American television producer, writer and actor (1962–2024)

Eric Raymond Gilliland (March 28, 1962 – September 1, 2024) was an American television producer, writer, actor, and whistler.

==Education==
Gilliland was born on March 28, 1962, in Glenview, Illinois. He graduated from Glenbrook South High School in Glenview in 1980 and from the School of Communication at Northwestern University in Evanston, Illinois in 1984. He died from colon cancer on September 1, 2024 at the age of 62. His childhood friend Steven Levitan, a television producer and director, wrote that he and Gilliland enjoyed watching The Dick Van Dyke Show, Monty Python, Jack Benny, Carol Burnett, and Saturday Night Live beginning when they were in eighth grade, and that they started a pun club devoted to bad puns.
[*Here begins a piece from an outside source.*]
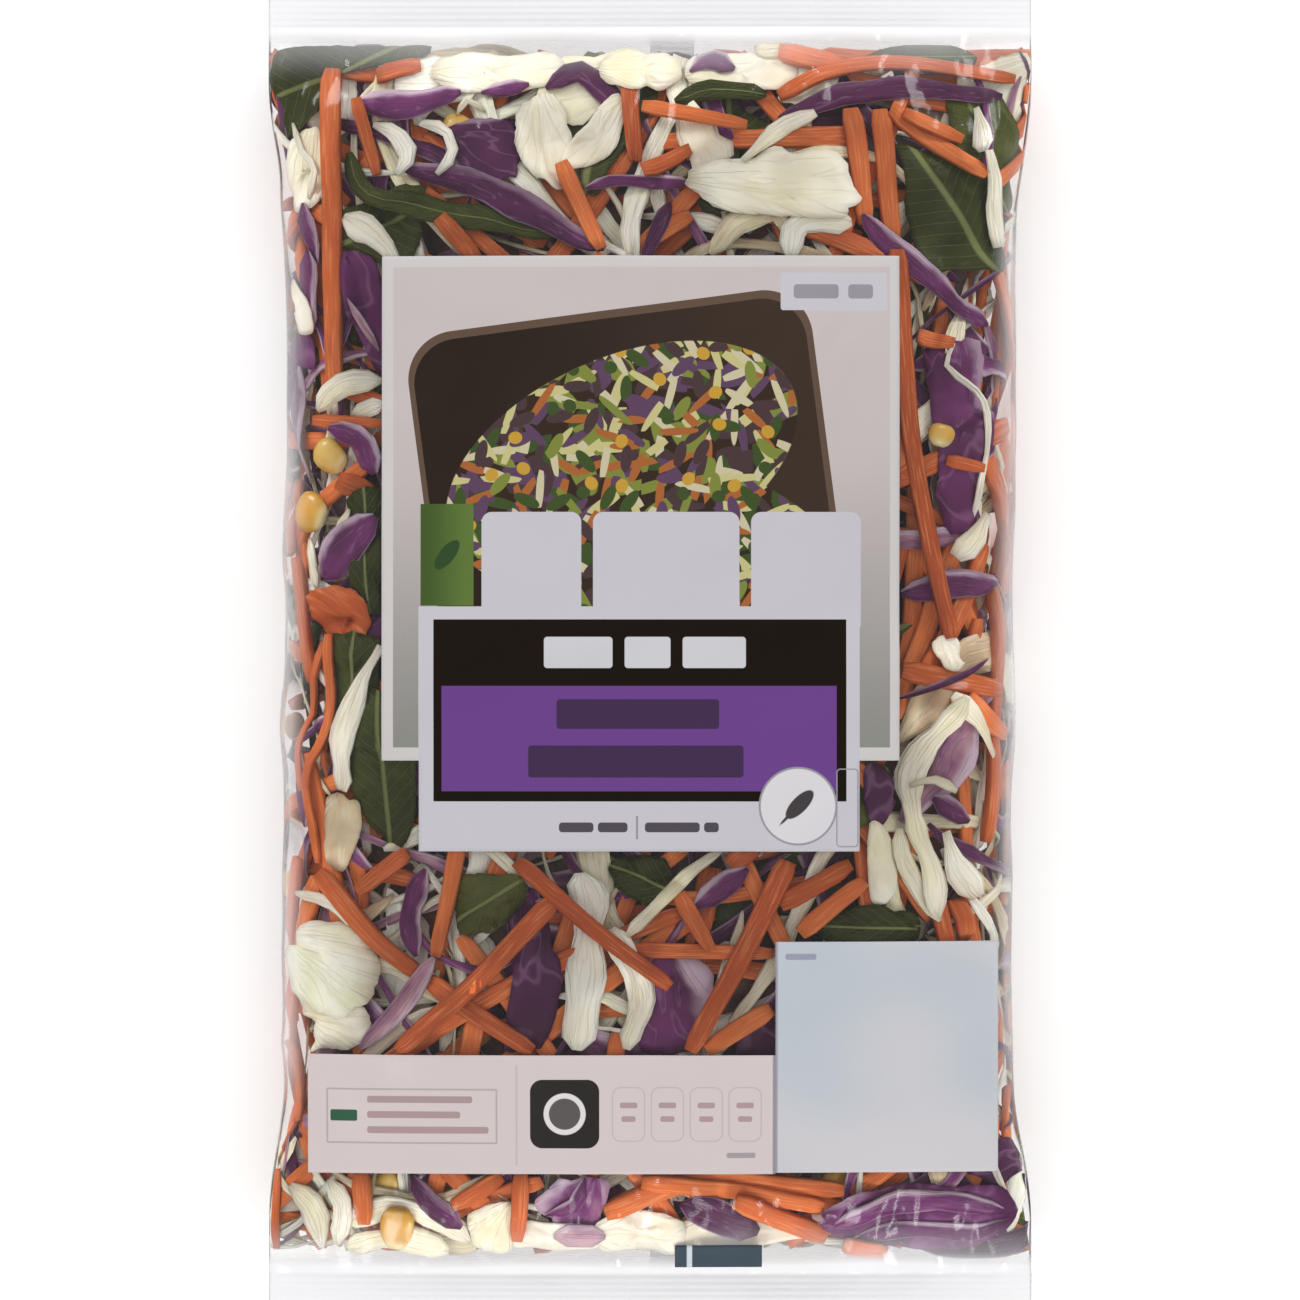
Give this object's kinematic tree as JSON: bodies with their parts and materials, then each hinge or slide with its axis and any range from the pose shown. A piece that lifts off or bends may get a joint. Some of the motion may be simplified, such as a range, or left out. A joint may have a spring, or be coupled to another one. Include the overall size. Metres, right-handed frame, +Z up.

Levitan credits Gilliland with getting him into working in television. "(Having) a job like that would have seemed completely unattainable to me if I hadn't known someone (Gilliland) who actually pulled it off. I guess I figured that if Eric was brave enough to take a chance like that (and find a career in entertainment), I should be too."

==Credits==
===Television===

| Year | Show | Role | Notes |
|---|---|---|---|
| 1988–89 | Who's the Boss? | story editor, writer |  |
| 1990–91 | The Wonder Years | writer |  |
| 1992–96 | Roseanne | writer, co-producer (1992–93), supervising producer (1993–94), co-exec producer/exec producer (1995–96) | Golden Globe Award for Best Television Series – Musical or Comedy, GLAAD Media Award for Outstanding Comedy Series, Writers Guild of America Award nomination |
| 1998 | That's Life | creator |  |
| 1998–99 | Welcome to New York | executive producer |  |
| 2000 | That '70s Show | writer, consulting producer |  |
| 2006–09 | My Boys | writer, consulting producer |  |
| 2011 | Mr. Sunshine | writer, co-exec producer |  |
| 2012 | Downwardly Mobile | co-creator, writer, exec producer | Unsold pilot co-starring John Goodman |
| 2018 | The Who Was? Show | writer |  |

===Film===

| Year | Film | Role | Notes |
|---|---|---|---|
| 1992 | Samantha | actor: Hendricks | starring Martha Plimpton |
| 1994 | Teresa's Tattoo | actor: Police Officer | directed by Julie Cypher |
| 2004 | Hair High | voice actor: Spud | directed by Bill Plympton |
| 2006 | Shortbus | actor: Himself | directed by John Cameron Mitchell |
| 2006 | The Ultimate Gift | actor: Flight Attendant | starring James Garner |
| 2006 | God Grew Tired of Us | co-producer | directed by Christopher Quinn |

==Music==
Gilliland was an accomplished whistler. His whistling appeared on Sam Winch's The Lullabadeer, a number of Sumack albums, and on the soundtrack of an episode of Penn & Teller: Bullshit!. He provided whistling accompaniment to Martha Plimpton's performance of "Thunder Road" on NPR's Studio 360.